I’ve been asked this question a few times recently: In an agency, when one does blogger outreach or creates blogger programs, who owns the blogger relationship? The person establishing the relationship, the agency, or the client/brand?
For me, I feel the right answer is the person establishing the relationship – and in the case of our agency, me, or one of my colleagues. Though I reach out to bloggers for the benefit of my client, it is my job (or the job of someone on my team) to find the right bloggers, stimulate their interest, negotiate the details of the agency/blogger relationship, and ensure that all goes as planned for all of the parties involved. In many cases, the client and the blogger have minimal contact with each other, as we manage all of the details. As such, we as individuals, rather than the agency or client, own the blogger relationship.

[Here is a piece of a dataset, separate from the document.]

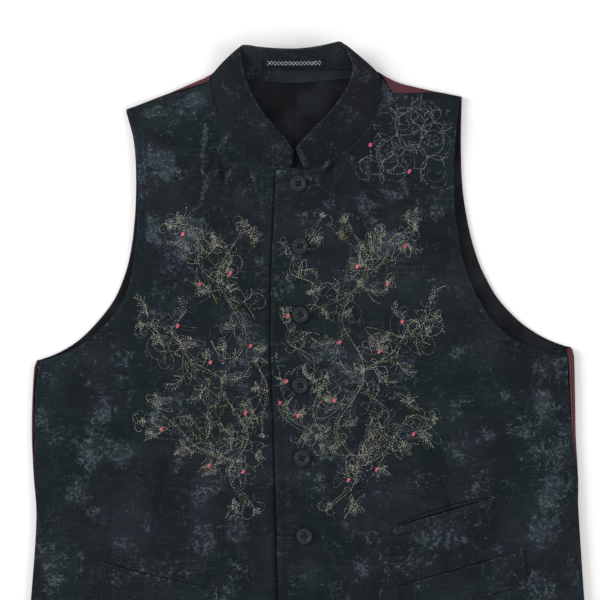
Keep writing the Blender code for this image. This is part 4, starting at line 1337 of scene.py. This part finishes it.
# %% Button form and finish
horn = Finish("dark horn", Roughness=0.45, Specular_IOR_Level=0.1)
grain = horn.noise(3.5, 3, 0.6, (1, 0.35, 1))
scuff = horn.step(horn.noise(1.2, 3, 0.7), 0.52, 0.7)
radius = horn.painted("radius")
# Painted highlights: a lighter ring on the lip of the dished middle and one on the rim, where the raised
# horn catches the light
lip = horn.step(radius, 3.2, 3.8) * horn.step(radius, 5.0, 4.4)
rim = horn.step(radius, 6.0, 6.6) * horn.step(radius, 7.7, 7.3)
body = horn.mix(grain, shade(30, 33, 37), shade(38, 41, 45))
body = horn.mix(lip * 0.8 + rim * 0.5, body, shade(52, 56, 60))
horn.wear("Base Color", horn.mix(scuff * 0.25, body, shade(62, 66, 70)))
horn.wear("Roughness", 0.4 + scuff * 0.3)
horn.relief(scuff * 0.4 + grain * 0.6, 0.05)

PROFILE = [
    (0.0, 0.0), (5.6, 0.0), (6.7, 0.25), (7.35, 0.75), (7.68, 1.3), (7.8, 1.7), (7.72, 2.15),
    (7.45, 2.6), (7.0, 2.9), (6.4, 3.0), (5.8, 2.93), (5.25, 2.7), (4.75, 2.36), (4.3, 2.1),
    (3.7, 1.93), (2.4, 1.86), (0.0, 1.84),
]


def turned(name, profile, sides, finish):
    """A turned solid from its profile, closed at the middle by one point below and one above."""
    turns = np.linspace(0, 2 * math.pi, sides, endpoint=False)
    rings = [np.column_stack([r * towards(turns), np.full(sides, z)]) for r, z in profile[1:-1]]
    points = np.concatenate([[(0, 0, profile[0][1])], *rings, [(0, 0, profile[-1][1])]])
    here, ahead = np.arange(sides), (np.arange(sides) + 1) % sides
    faces = []
    for level in range(len(rings) - 1):
        a = 1 + level * sides
        faces += np.column_stack([a + here, a + ahead, a + sides + ahead, a + sides + here]).tolist()
    top = 1 + (len(rings) - 1) * sides
    faces += np.column_stack([np.zeros(sides, int), 1 + ahead, 1 + here]).tolist()
    faces += np.column_stack([np.full(sides, len(points) - 1), top + here, top + ahead]).tolist()
    return placed(name, smooth_mesh(name, points, faces, finish))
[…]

Since each of us owns our own relationships, it falls to us to make sure each blog we select for a client program will fit our client’s needs. One of my primary recommendations for anyone who’s looking to work with bloggers is to get involved with bloggers well in advance of needing to work with them. This can involve commenting on posts in a meaningful way, sharing and reposting information, sharing tips, promoting the blogger’s posts, and sending a friendly email introducing yourself in a low-key (rather than aggressive and salesy) manner. Your contact should illustrate your knowledge of the blog’s subject matter and your genuine interest in it. Connect not only via the blog but also via the blogger’s social media accounts (Facebook, Twitter, etc.).
Then when the time comes to engage with the blogger, you, as the owner of the blogger relationship, are already known to the blogger, and can make a more credible introduction to your client or project. And because you will work with more than one client, it makes sense to develop connections that focus not on a particular client but instead on your niche. Build your reputation and expand your blogger rolodex based on this niche, your philosophies, your great personality, and your way of working with bloggers. This means you will have a network (one you will have to continually nourish and build) of bloggers to reach out to when the need arises.
When you think about the multiple touchpoints you’ll need to have with a blogger even before you try to get them involved in your client’s project, you quickly realize why the blogger relationship belongs to you, the individual, not the agency or client. Any client (or boss) who tells you otherwise likely doesn’t understand what it means to build true relationships with bloggers.